Seifert, who has a background in mathematics, says she “ties numbers and logic to the mayhem” in this readable, entertaining series.

“The Beaver, The Buffalo, The Border”: by Gerald M. Sande (Anepeminan Press, $24.)

What a treasure of history Sande has given us as he writes of his childhood in Pembina, a small town in the extreme northeast corner of North Dakota founded in 1801. It’s subtitled “A Century of Small Town Pioneering,” but it’s about more than a small town because the area was vital beginning in the 18th century when the fur trade flourished, with voyageurs sending their valuable furs to St. Paul. Its history is part of the great expansion to the West.

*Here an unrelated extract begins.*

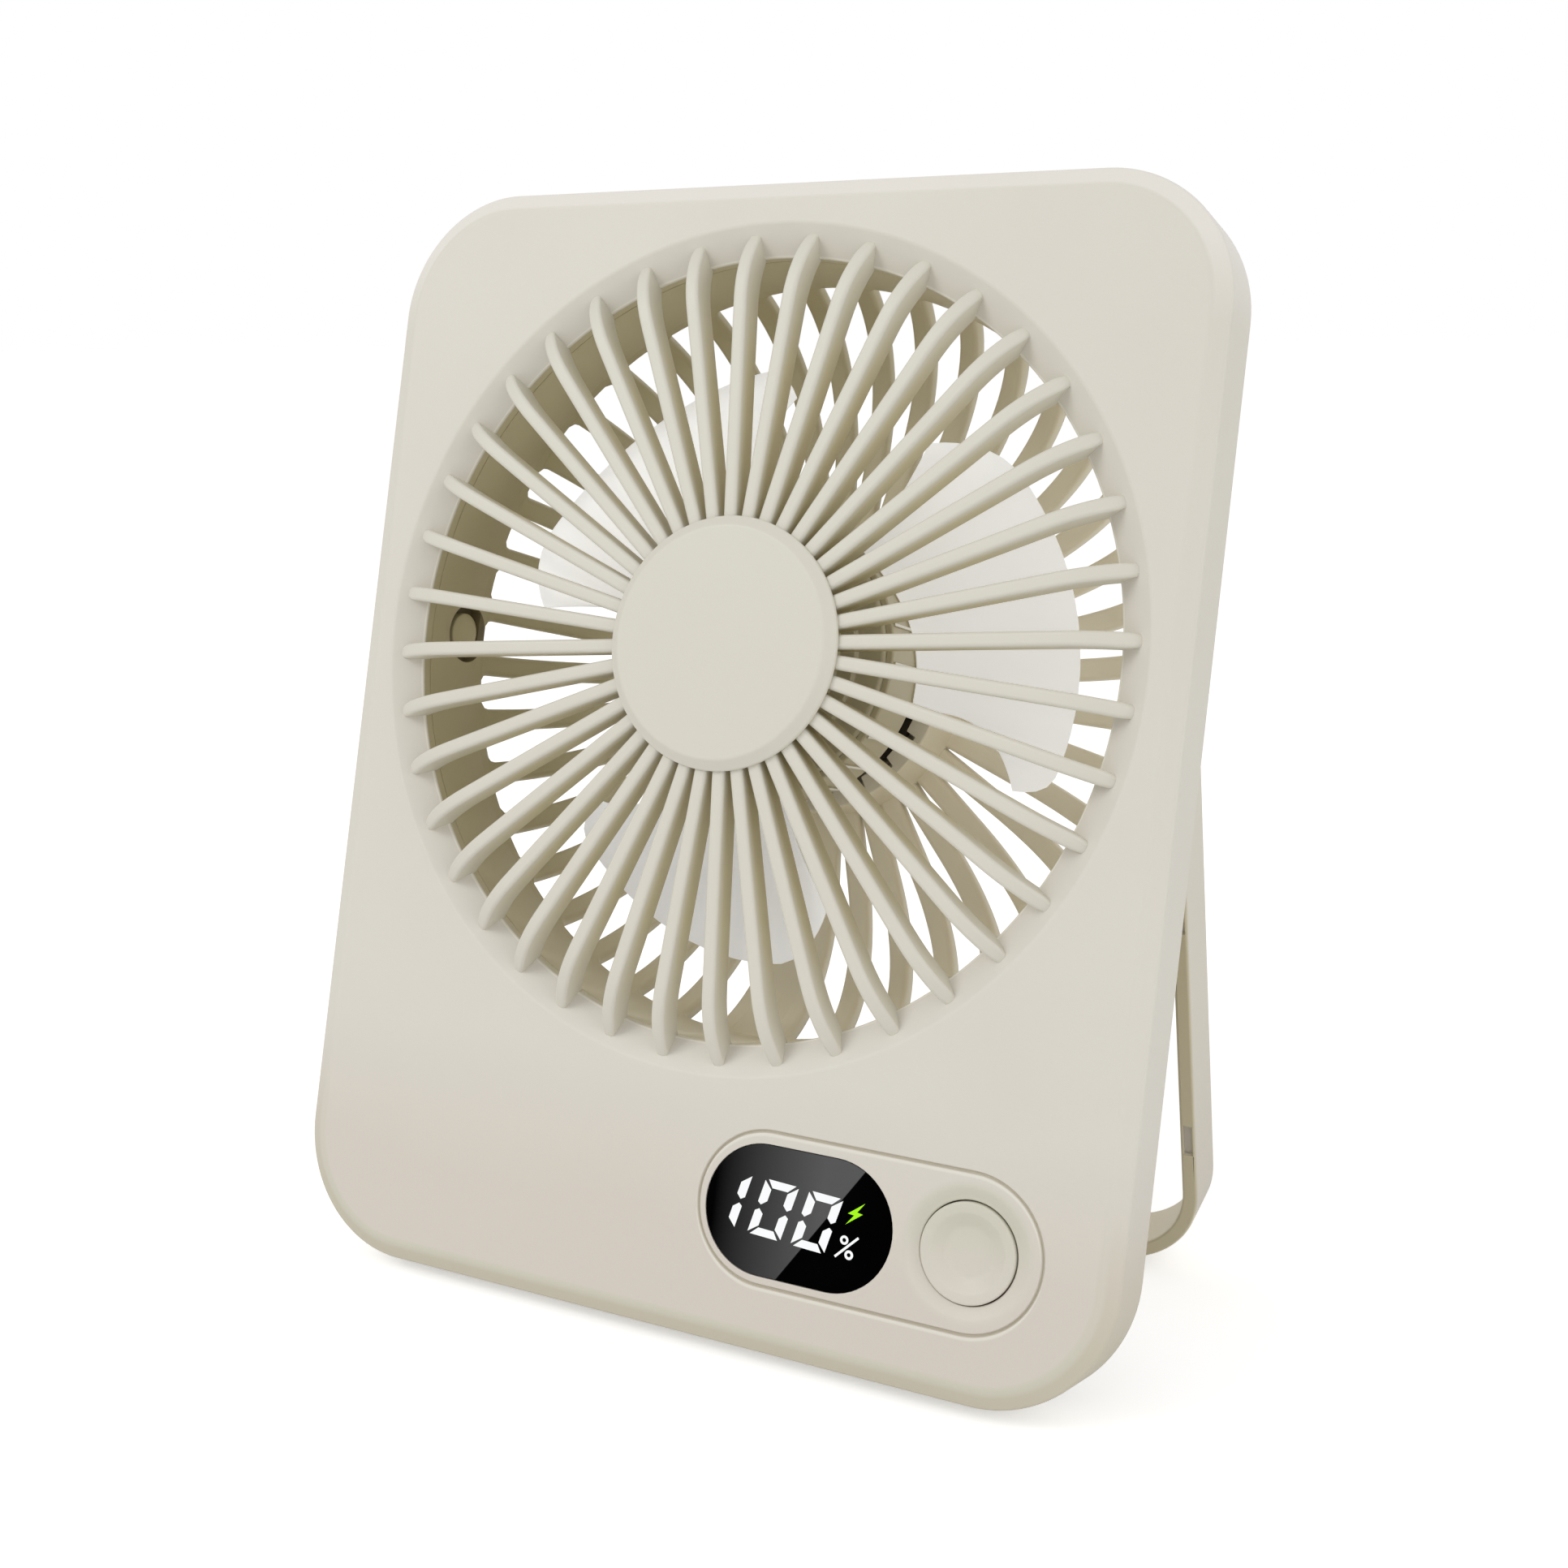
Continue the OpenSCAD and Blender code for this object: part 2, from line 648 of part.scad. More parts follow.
module rear_shell() {
  color("#d5d2c6") difference() {
    union() {
      difference() {
        slab(seat_y, rear_d) round_rect(-rear_half_w, rear_bottom, rear_half_w, rear_top, rear_r);
        slab(seat_y - 1, rear_in_d) round_rect(rear_t - rear_half_w, rear_bottom + rear_t,
          rear_half_w - rear_t, rear_top - rear_t, rear_r - rear_t);
      }
      disc(duct_out_r, seat_y, rear_d);
      bulge_solid(0);
      on_both_sides() lug(duct_r - 1.6, rear_half_w, seat_y, rear_d);
      for (p = screw_places) peg(p[0], p[1], boss_r, post_top, rear_d);
    }
    disc(duct_r, seat_y - 1, rear_d + 1);
    difference() {
      bulge_solid(bulge_t);
      slab(seat_y, rear_d + 1)
        translate([-body_w, bulge_top - bulge_t]) square([2 * body_w, body_h]);
    }
    slab(seat_y - 1, rear_in_d) translate([1 - bulge_half_w, bulge_bottom + bulge_t])
      square([2 * bulge_half_w - 2, bulge_top - bulge_bottom - 2 * bulge_t]);
    on_both_sides() pivot_peg(recess_r, 0, rear_half_w - lug_web);
    on_both_sides() pivot_peg(pin_r + run_gap, 0, rear_half_w + 1);
    for (p = screw_places) {
      peg(p[0], p[1], screw_r + 0.3, post_top - 1, rear_d + 1);
      peg(p[0], p[1], screw_head_r + 0.2, rear_d - screw_sink - screw_head_h, rear_d + 1);
    }
    translate([-bulge_half_w - 1, 0, battery_z]) rotate([90, 0, 90]) linear_extrude(bulge_t + 2)
      socket_outline(0.15);
  }
}

// section of the domed grille: a band of even thickness that follows the arc, then runs flat
module dome_section() {
  difference() {
    intersection() {
      union() {
        translate([dome_flat_r, dome_c]) circle(r = dome_arc + dome_t);
        square([dome_flat_r, dome_back]);
      }
      translate([0, rear_d]) square([rim_r, dome_back]);
    }
    translate([dome_flat_r, dome_c]) circle(r = dome_arc);
    square([dome_flat_r, plate_d]);
    square([duct_r, dome_d]);
  }
}

module rear_grille() {
  color("#d5d2c6") difference() {
    union() {
      about_axis() rotate_extrude() intersection() {
        dome_section();
        translate([0, rear_d]) square([rim_r, rim_t]);
      }
      about_axis() intersection() {
        rotate_extrude() dome_section();
        translate([0, 0, rear_d]) linear_extrude(dome_back) union() {
          for (i = [0:spoke_count - 1]) {
            rotate((i + 0.5) * 360 / spoke_count)
              translate([cup_r - 2, -spoke_w / 2]) square([rim_r - cup_r + 2, spoke_w]);
          }
          rotate(90) translate([cup_r - 2, -channel_w / 2]) square([rim_r - cup_r + 2, channel_w]);
        }
      }
      disc(cup_r, plate_d, dome_back);
      difference() {
        disc(cup_r, cup_front_d, plate_d);
        disc(cup_r - cup_t, cup_front_d - 1, plate_d);
        about_axis() for (i = [0:cup_slots - 1]) {
          rotate(i * 360 / cup_slots) translate([cup_r - cup_t - 1, -cup_slot_w / 2, cup_front_d - 1])
            cube([cup_t - 0.2, cup_slot_w, cup_slot_d + 1]);
        }
      }
      on_both_sides() difference() {
        lug(duct_r - 2.2, rear_half_w, rear_d, pivot_d + lug_r);
        about_axis() rotate_extrude() {
          square([duct_r, dome_d]);
          translate([dome_flat_r, dome_c]) circle(r = dome_arc);
        }
      }
    }
    on_both_sides() pivot_peg(recess_r, 0, rear_half_w - lug_web);
    disc(tube_r - 1.2, plate_d - 1, plate_d + 0.8);
    for (a = [0:120:359]) {
      about_axis() rotate(a) translate([motor_screw_pcr, 0, plate_d - 1])
        cylinder(r = motor_screw_r + fit_gap, h = 1 + dome_t - 0.5);
    }
  }
}

module shell_screws() {
  head_d = rear_d - screw_sink - screw_head_h;
  color("#6f7276") for (p = screw_places) {
    difference() {
      union() {
        peg(p[0], p[1], screw_r, wall_y + 1, head_d);
        peg(p[0], p[1], screw_head_r, head_d, head_d + screw_head_h);
      }
      for (a = [0, 90]) {
        translate([p[0], head_d + screw_head_h, p[1]]) rotate([0, a, 0]) cube([2.4, 1.2, 0.5], center = true);
      }
    }
  }
}

module battery_pack() {
  x0 = battery_x1 - battery_len;
  color("#2f6db0") intersection() {
    slab(battery_back - battery_t, battery_back)
      round_rect(x0, battery_z - battery_h / 2, battery_x1, battery_z + battery_h / 2, 2);
    translate([x0, 0, 0]) rotate([90, 0, 90]) linear_extrude(battery_len)
      round_rect(battery_back - battery_t, battery_z - battery_h / 2, battery_back, battery_z + battery_h / 2, 3);
  }
}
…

Those were the days of the powerful Hudson’s Bay Company, based in London, versus The North West Company founded in Canada. He discusses the 1818 fixing of the international boundary between the United States and British North America, the 1852 destructive Red River flood, the 1861 establishment of the Dakota Territory.

This narrative is filled with names familiar to Minnesotans: Norman Kittson, John Jacob Astor, Jay Cooke, Ignatius Donnelly, James J. Hill, Zebulon Pike, Alexander Ramsey, Henry Hastings Sibley and the Rev. Henry Whipple.

History buffs will love the connections this book has to the history of St. Paul, which was growing right along with Pembina.